CORNADA DE LOBO
Hambre ingeniera
HE VISTO una lata de fabada Litoral reestañada, con su pitorro y su tapón, convertida en aceitera. Reciclado ingenioso se llamó siempre la cosa. Colgaba de un tenderucho de dos palmos que, como los kioskos, tiene cada día que sacar, tender y colgar a la calle su mercancía de tal manera, que hasta la puerta queda emboscada entre un atiborre de chacharrería ahorcada. Había allí muchas más latas reaprovechadas, pero de fabada sólo la que digo.

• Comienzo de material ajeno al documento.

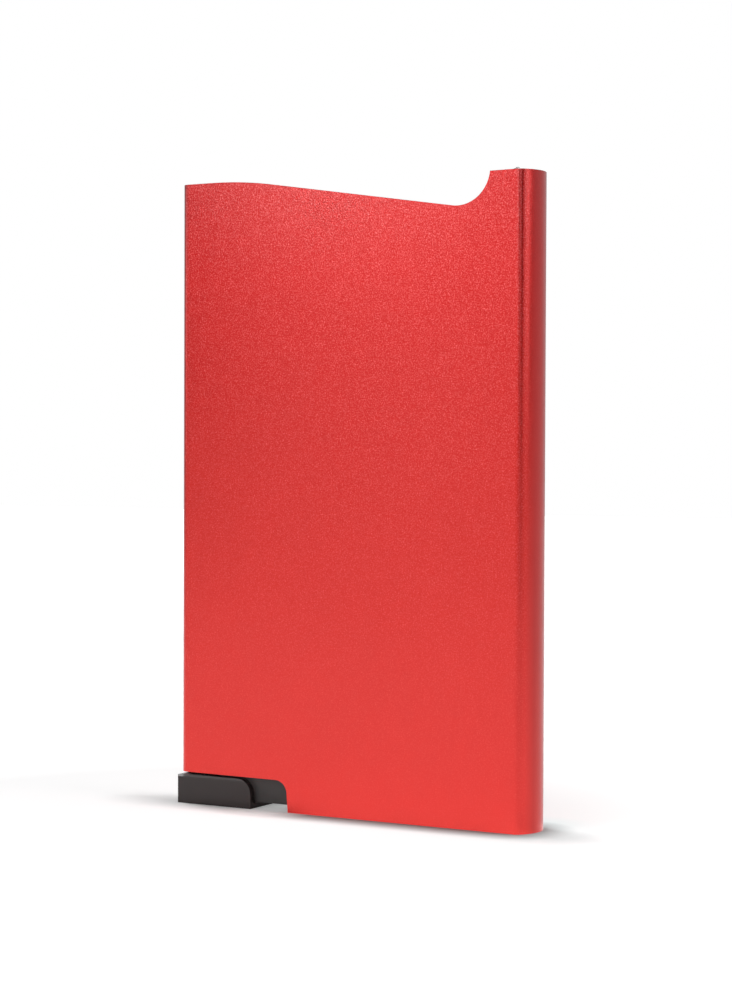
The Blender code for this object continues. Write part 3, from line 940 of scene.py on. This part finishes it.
def softbox(name, azimuth, elevation, distance, width, height, brightness):
    """A soft light that faces the case; azimuth 0 is in front of it and 90 at its right."""
    light = bpy.data.lights.new(name, "AREA")
    light.shape = "RECTANGLE"
    light.size = width
    light.size_y = height
    light.energy = brightness * math.pi * width * height
    lamp = bpy.data.objects.new(name, light)
    lamp.visible_camera = False
    turn = Matrix.Rotation(math.radians(azimuth), 3, "Z")
    rise = Matrix.Rotation(-math.radians(elevation), 3, "X")
    way = turn @ rise @ TO_FRONT
    place = Matrix.Translation((SLEEVE_LOW + SLEEVE_HIGH) / 2 + way * distance)
    lamp.matrix_world = place @ way.to_track_quat("Z", "Y").to_matrix().to_4x4()
    bpy.context.scene.collection.objects.link(lamp)


class CARDHOLDER_OT_stage(Operator):
    """Set up the pale floor, the soft lights and the camera"""

    bl_idname = "card_holder.stage"
    bl_label = "Stage"

    def execute(self, context):
        settings = context.scene.card_holder.stage
        self.make_floor(settings)
        self.make_lights(context, settings)
        self.make_camera(context, settings)
        return {"FINISHED"}

    def make_floor(self, settings):
        """A pale square that the case stands on."""
        shape = bmesh.new()
        bmesh.ops.create_grid(shape, x_segments=1, y_segments=1, size=settings.floor_size / 2)
        floor = put_in_scene("studio_floor", shape)
        floor.data.materials.append(floor_finish(settings))

    def make_lights(self, context, settings):
        """Softboxes round the case, and a white sweep behind it that the camera sees as white."""
        world = bpy.data.worlds.new("studio")
        world.use_nodes = True
        nodes = Nodes(world.node_tree)
        sweep = nodes.tree.nodes["Background"]
        sweep.inputs["Color"].default_value = WHITE
        way = nodes.node("ShaderNodeSeparateXYZ")
        nodes.link(nodes.node("ShaderNodeTexCoord").outputs["Generated"], way.inputs["Vector"])
        behind = nodes.remap(way.outputs["Y"], *SWEEP_BACK, 0, settings.sweep, step="SMOOTHSTEP")
        low = nodes.remap(way.outputs["Z"], *SWEEP_RISE, 1, 0, step="SMOOTHSTEP")
        nodes.link(nodes.math("MULTIPLY", behind, low), sweep.inputs["Strength"])
        backdrop = nodes.node("ShaderNodeBackground")
        backdrop.inputs["Strength"].default_value = settings.backdrop
        backdrop.inputs["Color"].default_value = WHITE
        seen = nodes.node("ShaderNodeLightPath").outputs["Is Camera Ray"]
        choose = nodes.node("ShaderNodeMixShader")
        nodes.link(seen, choose.inputs["Fac"])
        nodes.link(sweep.outputs["Background"], choose.inputs[1])
        nodes.link(backdrop.outputs["Background"], choose.inputs[2])
        nodes.link(choose.outputs["Shader"], nodes.tree.nodes["World Output"].inputs["Surface"])
        context.scene.world = world
        context.scene.view_settings.view_transform = "Standard"
        for row in SOFTBOXES:
            softbox(*row)

    def make_camera(self, context, settings):
        """A camera where the photograph was taken from."""
        camera = bpy.data.cameras.new("camera")
        camera.lens = settings.lens
        camera.sensor_width = SENSOR_WIDTH
        camera.clip_start, camera.clip_end = CAMERA_SPAN
        holder = bpy.data.objects.new("camera", camera)
        turn = Matrix.Rotation(settings.heading, 4, "Z")
        tilt = Matrix.Rotation(QUARTER + settings.tilt, 4, "X")
        roll = Matrix.Rotation(settings.roll, 4, "Z")
        place = (settings.camera_right, -settings.camera_front, settings.camera_height)
        holder.matrix_world = Matrix.Translation(place) @ turn @ tilt @ roll
        context.scene.collection.objects.link(holder)
        context.scene.camera = holder


STEPS = (
    CARDHOLDER_OT_sleeve,
    CARDHOLDER_OT_slider,
    CARDHOLDER_OT_insert,
    CARDHOLDER_OT_lever,
    CARDHOLDER_OT_pin,
    CARDHOLDER_OT_strips,
    CARDHOLDER_OT_stage,
)


class CARDHOLDER_PT_panel(Panel):
    """Lists the pieces and their sizes"""

    bl_idname = "CARDHOLDER_PT_panel"
    bl_label = "Card Holder"
    bl_space_type = "VIEW_3D"
    bl_region_type = "UI"
    bl_category = "Card Holder"

    def draw(self, context):
        layout = self.layout
        for step in STEPS:
            layout.operator(step.bl_idname)
        settings = context.scene.card_holder
        for group_name in ("sleeve", "slider", "inside", "finishes", "stage"):
            group = getattr(settings, group_name)
            box = layout.box()
            box.label(text=group_name.capitalize())
            for setting in group.__annotations__:
                box.prop(group, setting)


CLASSES = (
    SleeveSizes,
    SliderSizes,
    InsideSizes,
    Finishes,
    StageSettings,
    CardHolderSettings,
    *STEPS,
    CARDHOLDER_PT_panel,
)


def register():
    """Adds the settings, the operators and the panel."""
    for cls in CLASSES:
        bpy.utils.register_class(cls)
    bpy.types.Scene.card_holder = PointerProperty(type=CardHolderSettings)


def unregister():
    """Takes them away again."""
    del bpy.types.Scene.card_holder
    for cls in reversed(CLASSES):
        bpy.utils.unregister_class(cls)


def main():
    """Builds the pieces and the stage."""
    register()
    bpy.ops.card_holder.sleeve()
    bpy.ops.card_holder.slider()
    bpy.ops.card_holder.insert()
    bpy.ops.card_holder.lever()
    bpy.ops.card_holder.pin()
    bpy.ops.card_holder.strips()
    bpy.ops.card_holder.stage()


if __name__ == "__main__":
    main()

Tenía aquella tienda-taller su maravilla, porque estas cosas ya no se ven. Lo paradójico era que esa lata fuera de fabada española y aquello se llamara Marrakech; paradójico, porque la fabada le viene al moro como sopas al culo, ya que el tocinamen y la morcilla son jalufo maldito, carne marrana prohibida por el Corán. ¿Cómo llegaría esa lata infiel hasta un lejano sur de minaretes? Seguro que en su peripecia hay media novela. Estuvimos a punto de comprarla, pero eso hubiera sido una repatriación absurda, pues es allí, precisamente allí, donde está llamada a completar su novela, a vivir entre gentes humildes con su barata y eficaz función de alcuza, nombre árabe con el que también nosotros llamamos a ese cacharro con asa (« eres más curioso que un cacharrín con asas », dice el mejor piropo que se le puede escapar a un cazurro). Tres cuartas más allá de este garito artesano había otro no menos curioso entre aquel enjambre seguido de tienducas alieadas de seguido y cada cual con su abigarrada mercadería tendida o arqueando la entrada. En una de ellas, lo que se exhibía era todo del mismo color y material: ollas grandes, cántaros de boca estrecha, capazos de bostezo enorme, calderos, cuévanos, baldes... De lejos, cualquiera hubiera asegurado que se trataba del tenderete de algún alfar de barro negro como el que cuecen al sol en Canarias, cacharrería morisca y rara. Pero suposiciones y dudas quedaban disueltas por el operario que se afanababa en trocear viejos neumáticos y cubiertas de coche o camión que convertía en cacharros de mucha utilidad e impecable hechura. Se les veía duraderos, eternos. Aquí esos neumáticos nos plantean un problema morrocotudo. Para aquel artesano son una solución, un oficio... y toda su vida. Es la diferencia que hay entre un fartuco protestón y un pobre que ha de ingeniárselas. Que venga.